A more recent approach for finding $E_\infty$-refinements of multiplicative cohomology theories is Goerss–Hopkins obstruction theory. It succeeded in finding $E_\infty$-ring structures on Lubin–Tate spectra and on elliptic spectra. By a similar (but older) method, it could also be shown that Morava K-theory and also other variants of Brown-Peterson cohomology possess an $A_\infty$-ring structure (see e.g. Baker and Jeanneret, 2002). Basterra and Mandell have shown that Brown–Peterson cohomology has even an $E_4$-ring structure, where an $E_4$-structure is defined by replacing the operad of infinite-dimensional cubes in infinite-dimensional space by 4-dimensional cubes in 4-dimensional space in the definition of $E_\infty$-ring spectra. On the other hand, Tyler Lawson has shown that Brown–Peterson cohomology does not have an $E_\infty$ structure.

==Constructions==
Highly structured ring spectra allow many constructions.

- They form a model category, and therefore (homotopy) limits and colimits exist.

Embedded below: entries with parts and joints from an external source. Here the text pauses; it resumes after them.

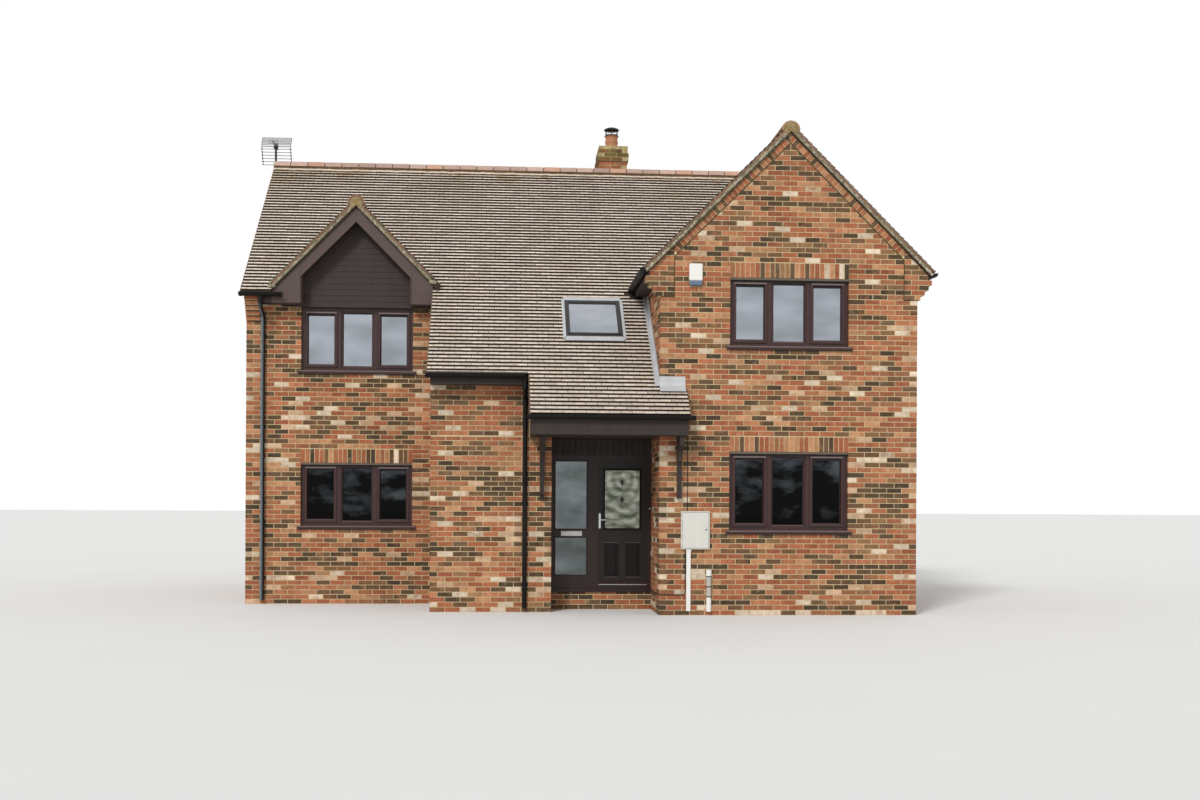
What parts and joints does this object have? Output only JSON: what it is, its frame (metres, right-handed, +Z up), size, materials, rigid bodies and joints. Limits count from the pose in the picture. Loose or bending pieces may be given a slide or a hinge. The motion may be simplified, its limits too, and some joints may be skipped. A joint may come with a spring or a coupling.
{
  "type": "detached house",
  "caption": "Two-storey brick house with a gabled front wing, a half-dormer and a front door under a catslide porch roof",
  "frame": {"origin": "Middle of the rectangle round the walls, at the lowest ground level that they reach", "axes": "+X to the right as seen from the front, +Y from the front to the rear, +Z up"},
  "size_m": [10.7523, 8.9696, 8.6908],
  "materials": {
    "brickwork": "matt",
    "concrete": "matt",
    "roof_tile": "matt",
    "joinery": "woodgrain foil, satin",
    "boarding": "satin",
    "glass": "clear",
    "door_leaf": "woodgrain, satin",
    "chrome": "polished",
    "terracotta": "matt",
    "black_plastic": "semi-gloss",
    "cream_plastic": "matt",
    "aluminium": "dull"
  },
  "bodies": {
    "house": {"ground_floor": "concrete", "first_floor": "concrete", "left_gable_wall": "brickwork", "right_gable_wall": "brickwork", "rear_wall": "brickwork", "left_bay_wall": "brickwork", "middle_side_wall": "brickwork", "middle_front_wall": "brickwork", "wing_front_wall": "brickwork", "wing_left_wall": "brickwork", "wing_right_wall": "brickwork", "door_head_wall": "boarding", "dormer_cladding": "boarding", "main_roof_front": "roof_tile", "main_roof_rear": "roof_tile", "catslide_roof": "roof_tile", "wing_roof_left": "roof_tile", "wing_roof_right": "roof_tile", "dormer_roof_left": "roof_tile", "dormer_roof_right": "roof_tile", "main_ridge": "roof_tile", "wing_ridge": "roof_tile", "dormer_ridge": "roof_tile", "bargeboards": "boarding", "porch_canopy": "boarding", "porch_brackets": "boarding", "left_lower_window": "joinery", "left_upper_window": "joinery", "wing_lower_window": "joinery", "wing_upper_window": "joinery", "rear_windows": "joinery", "roof_window": "joinery", "glazing_lower": "glass", "glazing_upper": "glass", "door_frame": "joinery", "chimney_stack": "brickwork", "chimney_pot": "terracotta", "gutters_and_pipes": "black_plastic", "meter_box": "cream_plastic", "alarm_box": "cream_plastic", "aerial": "aluminium", "eaves_boards": "boarding"},
    "door": {"front_door": "door_leaf", "door_glass": "glass", "door_handle": "chrome"}
  },
  "joints": [
    {"name": "front_door_hinge", "type": "hinge", "parent": "house", "child": "door", "pos_m": [1.2175, -2.822, 1.4], "axis": [0, 0, -1], "range_deg": [0, 80]}
  ]
}
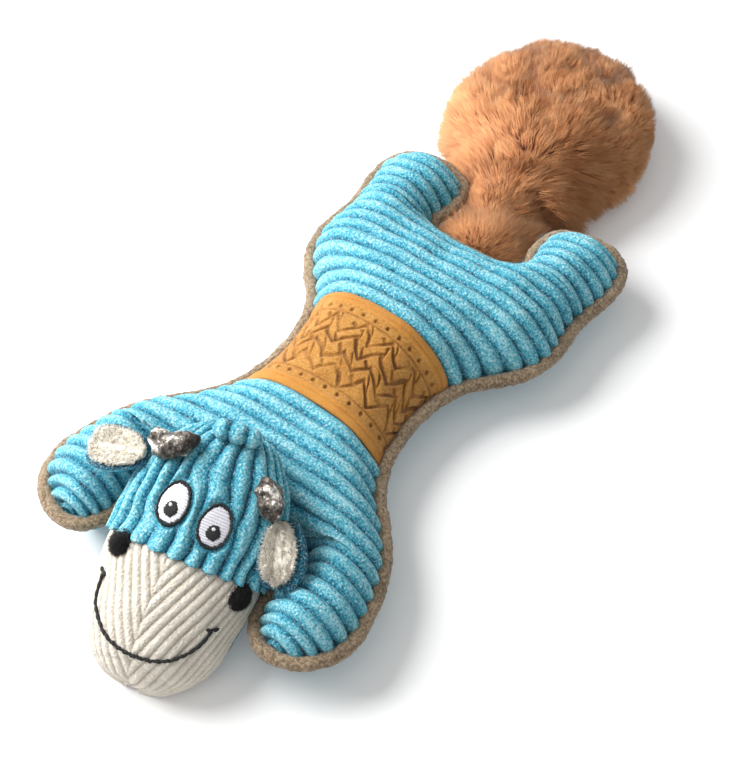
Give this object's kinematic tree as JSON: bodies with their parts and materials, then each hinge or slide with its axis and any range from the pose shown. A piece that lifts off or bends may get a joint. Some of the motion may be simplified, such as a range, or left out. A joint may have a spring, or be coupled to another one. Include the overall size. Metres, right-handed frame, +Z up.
{
  "type": "plush dog toy",
  "caption": "Flat-lying stuffed cow for dogs: corduroy body and head, embossed waist band, piped seam, stuffed horns, cloth ears, folding paws and a large fur tail.",
  "frame": {"origin": "middle of the bounding box, on the floor that the belly lies on", "axes": "+Z up, +Y from the head towards the tail, +X towards the toy's own left side"},
  "size_m": [0.156, 0.399, 0.0736],
  "materials": {
    "blue_corduroy": "wide-wale corduroy plush, light blue, mottled",
    "white_corduroy": "narrow-wale corduroy plush, off-white",
    "ochre_suede": "embossed microfibre suede, ochre",
    "taupe_fleece": "short fleece over a cord, grey brown",
    "caramel_fur": "long-pile faux fur, caramel brown",
    "silver_lame": "crushed metallic cloth, silver grey",
    "black_thread": "embroidery thread and short pile, black",
    "white_thread": "satin-stitch embroidery thread, white",
    "polyester_fibre": "loose polyester stuffing, white",
    "clear_vinyl": "soft translucent vinyl",
    "black_plastic": "hard moulded plastic"
  },
  "bodies": {
    "torso": {"chest_panel": "blue_corduroy", "waist_band": "ochre_suede", "hip_panel": "blue_corduroy", "belly_panel": "blue_corduroy", "body_stuffing": "polyester_fibre", "squeaker_bulb": "clear_vinyl", "squeaker_reed": "black_plastic", "piping_chest": "taupe_fleece", "piping_rump": "taupe_fleece", "piping_side_left": "taupe_fleece", "piping_side_right": "taupe_fleece"},
    "front_paw_left": {"front_paw_left_top": "blue_corduroy", "front_paw_left_under": "blue_corduroy", "front_paw_left_stuffing": "polyester_fibre", "front_paw_left_piping": "taupe_fleece"},
    "front_paw_right": {"front_paw_right_top": "blue_corduroy", "front_paw_right_under": "blue_corduroy", "front_paw_right_stuffing": "polyester_fibre", "front_paw_right_piping": "taupe_fleece"},
    "hind_paw_left": {"hind_paw_left_top": "blue_corduroy", "hind_paw_left_under": "blue_corduroy", "hind_paw_left_stuffing": "polyester_fibre", "hind_paw_left_piping": "taupe_fleece"},
    "hind_paw_right": {"hind_paw_right_top": "blue_corduroy", "hind_paw_right_under": "blue_corduroy", "hind_paw_right_stuffing": "polyester_fibre", "hind_paw_right_piping": "taupe_fleece"},
    "neck": {"neck_knot": "blue_corduroy"},
    "head": {"head_crown": "blue_corduroy", "head_muzzle": "white_corduroy", "head_back": "blue_corduroy", "head_stuffing": "polyester_fibre", "topknot": "blue_corduroy", "mouth_stitch": "black_thread", "eye_rim_left": "black_thread", "eye_white_left": "white_thread", "eye_pupil_left": "black_thread", "nostril_left": "black_thread", "eye_rim_right": "black_thread", "eye_white_right": "white_thread", "eye_pupil_right": "black_thread", "nostril_right": "black_thread"},
    "horn_left": {"horn_left": "silver_lame"},
    "horn_right": {"horn_right": "silver_lame"},
    "ear_left": {"ear_back_left": "blue_corduroy", "ear_lining_left": "white_corduroy"},
    "ear_right": {"ear_back_right": "blue_corduroy", "ear_lining_right": "white_corduroy"},
    "tail_root": {"tail_tab": "caramel_fur"},
    "tail": {"tail_fur_upper": "caramel_fur", "tail_fur_lower": "caramel_fur", "tail_stuffing": "polyester_fibre"}
  },
  "joints": [
    {"name": "neck_turn", "type": "hinge", "parent": "torso", "child": "neck", "pos_m": [-0.004, -0.1046, 0.0445], "axis": [0, 0, 1], "range_deg": [-14, 0], "stiffness_Nm_per_rad": 0.4},
    {"name": "head_nod", "type": "hinge", "parent": "neck", "child": "head", "pos_m": [-0.004, -0.1046, 0.0445], "axis": [-0.9613, -0.2756, 0], "range_deg": [0, 35], "stiffness_Nm_per_rad": 0.4},
    {"name": "front_paw_left_fold", "type": "hinge", "parent": "torso", "child": "front_paw_left", "pos_m": [0.0545, -0.113, 0.022], "axis": [1, 0, 0], "range_deg": [0, 25], "stiffness_Nm_per_rad": 0.1},
    {"name": "front_paw_right_fold", "type": "hinge", "parent": "torso", "child": "front_paw_right", "pos_m": [-0.0545, -0.113, 0.022], "axis": [1, 0, 0], "range_deg": [0, 25], "stiffness_Nm_per_rad": 0.1},
    {"name": "hind_paw_left_fold", "type": "hinge", "parent": "torso", "child": "hind_paw_left", "pos_m": [0.0435, 0.0499, 0.022], "axis": [1, 0, 0], "range_deg": [-12, 20], "stiffness_Nm_per_rad": 0.1},
    {"name": "hind_paw_right_fold", "type": "hinge", "parent": "torso", "child": "hind_paw_right", "pos_m": [-0.0435, 0.0499, 0.022], "axis": [1, 0, 0], "range_deg": [-12, 20], "stiffness_Nm_per_rad": 0.1},
    {"name": "ear_left_flap", "type": "hinge", "parent": "head", "child": "ear_left", "pos_m": [0.03216, -0.12134, 0.0472], "axis": [-0.8558, -0.5132, 0.0652], "range_deg": [0, 20], "stiffness_Nm_per_rad": 0.01},
    {"name": "ear_right_flap", "type": "hinge", "parent": "head", "child": "ear_right", "pos_m": [-0.02363, -0.13439, 0.05796], "axis": [-0.311, 0.8997, 0.3064], "range_deg": [0, 35], "stiffness_Nm_per_rad": 0.01},
    {"name": "horn_left_flop", "type": "hinge", "parent": "head", "child": "horn_left", "pos_m": [0.01959, -0.11912, 0.06344], "axis": [-0.0457, -0.7714, 0.6347], "range_deg": [0, 30], "stiffness_Nm_per_rad": 0.01},
    {"name": "horn_right_flop", "type": "hinge", "parent": "head", "child": "horn_right", "pos_m": [-0.02446, -0.13089, 0.06411], "axis": [0.2706, -0.8728, 0.4062], "range_deg": [0, 30], "stiffness_Nm_per_rad": 0.01},
    {"name": "tail_swing", "type": "hinge", "parent": "torso", "child": "tail_root", "pos_m": [0, 0.055, 0.015], "axis": [0, 0, 1], "range_deg": [-18, 0], "stiffness_Nm_per_rad": 0.3},
    {"name": "tail_lift", "type": "hinge", "parent": "tail_root", "child": "tail", "pos_m": [-0.00182, 0.06483, 0.015], "axis": [0.9833, 0.1822, 0], "range_deg": [0, 60], "stiffness_Nm_per_rad": 0.3}
  ]
}
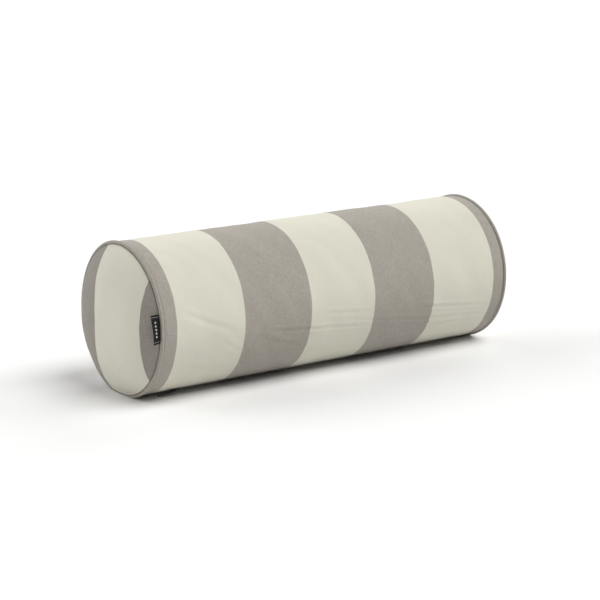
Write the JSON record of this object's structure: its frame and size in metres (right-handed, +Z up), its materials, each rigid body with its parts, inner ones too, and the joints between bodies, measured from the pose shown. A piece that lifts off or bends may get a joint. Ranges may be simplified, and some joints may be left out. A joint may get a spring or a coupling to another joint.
{
  "type": "bolster pillow",
  "caption": "Round bolster pillow with broad stripes, piped end seams, domed ends, a zip along its underside and a wadded foam insert.",
  "frame": {"origin": "on the surface that the pillow lies on, under the middle of the pillow", "axes": "+X along the pillow from the labelled end to the plain end, +Z up, zip on the underside towards -Y"},
  "size_m": [0.609, 0.2034, 0.1997],
  "materials": {
    "striped_cloth": "woven outdoor cloth with cream and greige block stripes, matt with a soft sheen",
    "piping_cloth": "greige woven strip cut on the bias, matt",
    "cord": "braided filler cord, off-white",
    "thread": "polyester sewing thread, slight shine",
    "zip_tape": "black herringbone zip tape",
    "zip_plastic": "black moulded zip teeth",
    "zip_metal": "black enamelled zinc",
    "woven_label": "black satin-woven label with plain woven edge lines",
    "care_label": "white satin ribbon label, blank",
    "liner": "white plain-weave liner cloth",
    "wadding": "white polyester wadding, fluffy",
    "foam": "pale yellow open-cell foam"
  },
  "bodies": {
    "pillow": {"cover_sleeve": "striped_cloth", "end_panel_left": "striped_cloth", "end_panel_right": "striped_cloth", "piping_cover_left": "piping_cloth", "piping_cover_right": "piping_cloth", "piping_cord_left": "cord", "piping_cord_right": "cord", "seam_thread_left": "thread", "seam_thread_right": "thread", "zip_tape_front": "zip_tape", "zip_tape_rear": "zip_tape", "zip_teeth_front": "zip_plastic", "zip_teeth_rear": "zip_plastic", "zip_top_stops": "zip_plastic", "zip_bottom_stop": "zip_plastic", "zip_thread_front": "thread", "zip_thread_rear": "thread", "brand_label": "woven_label", "care_label": "care_label", "liner_sleeve": "liner", "liner_end_left": "liner", "liner_end_right": "liner", "wadding_wrap": "wadding", "wadding_disc_left": "wadding", "wadding_disc_right": "wadding", "foam_core": "foam"},
    "slider": {"zip_slider": "zip_metal"},
    "pull": {"zip_pull_tab": "zip_metal"}
  },
  "joints": [
    {"name": "zip_slide", "type": "slide", "parent": "pillow", "child": "slider", "axis": [1, 0, 0], "range_m": [0, 0.449], "deforming": ["zip_teeth_front", "zip_teeth_rear"]},
    {"name": "pull_tab_hinge", "type": "hinge", "parent": "slider", "child": "pull", "pos_m": [-0.227, -0.04149, 0.00482], "axis": [0, -0.9135, 0.4067], "range_deg": [-5, 168]}
  ]
}
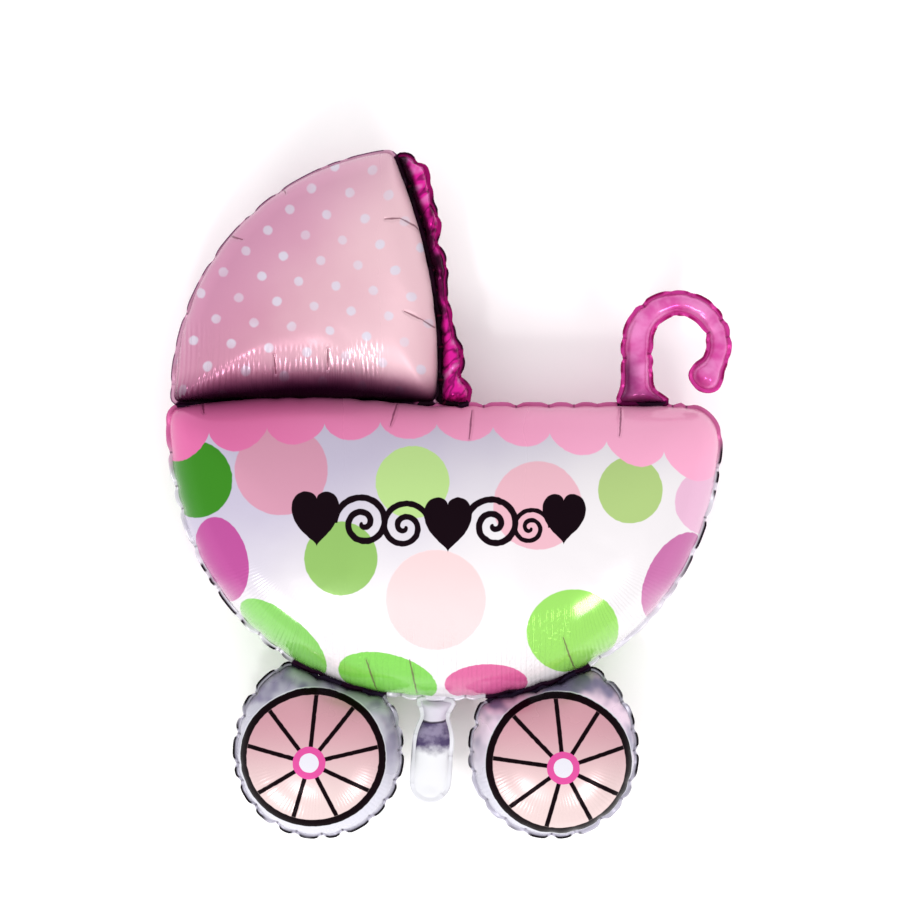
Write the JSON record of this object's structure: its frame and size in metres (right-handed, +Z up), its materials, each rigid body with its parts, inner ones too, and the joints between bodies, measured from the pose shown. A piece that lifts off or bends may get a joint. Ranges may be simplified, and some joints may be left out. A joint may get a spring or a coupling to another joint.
{
  "type": "pram foil balloon",
  "caption": "Foil balloon shaped like an old-fashioned pram seen from the side, with round wheels, a quarter-round hood and a hooked handle.",
  "frame": {"origin": "On the floor under the middle of the balloon's outline", "axes": "The balloon lies on its back. +Z points up out of its front, +Y runs from the wheels to the hood, +X runs from the hood to the handle"},
  "size_m": [0.5662, 0.689, 0.1756],
  "materials": {
    "printed_foil": "printed metallised film, glossy, pale pink over silver"
  },
  "bodies": {
    "root": {"foil_balloon": "printed_foil"}
  },
  "joints": []
}
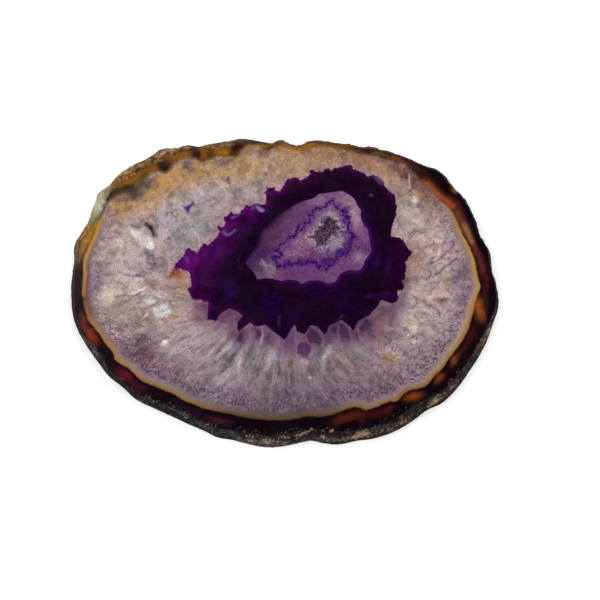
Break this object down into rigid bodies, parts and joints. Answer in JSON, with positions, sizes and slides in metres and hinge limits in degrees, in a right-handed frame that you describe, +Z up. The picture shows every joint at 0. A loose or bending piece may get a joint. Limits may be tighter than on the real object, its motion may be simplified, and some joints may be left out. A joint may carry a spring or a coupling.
{
  "type": "agate slice",
  "caption": "Flat polished slice of a purple-dyed agate nodule with a banded, crystal-lined centre and a rough natural rind left round its edge.",
  "frame": {"origin": "middle of the slice's bounding box, on the surface it lies on", "axes": "+X along the slice's length, towards the end with the ochre band; +Y across it; +Z up through the polished face"},
  "size_m": [0.1242, 0.0919, 0.006],
  "materials": {
    "polished_agate": "both sawn faces polished, edge left as rough natural rind"
  },
  "bodies": {
    "root": {"agate_slice": "polished_agate"}
  },
  "joints": []
}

- Modules over a highly structured ring spectrum form a stable model category. In particular, their homotopy category is triangulated. If the ring spectrum has an $E_2$-structure, the category of modules has a monoidal smash product; if it is at least $E_4$, then it has a symmetric monoidal (smash) product.
- One can form group ring spectra.
- One can define the algebraic K-theory, topological Hochschild homology, and so on, of a highly structured ring spectrum.
- One can define the space of units, which is crucial for some questions of orientability of bundles.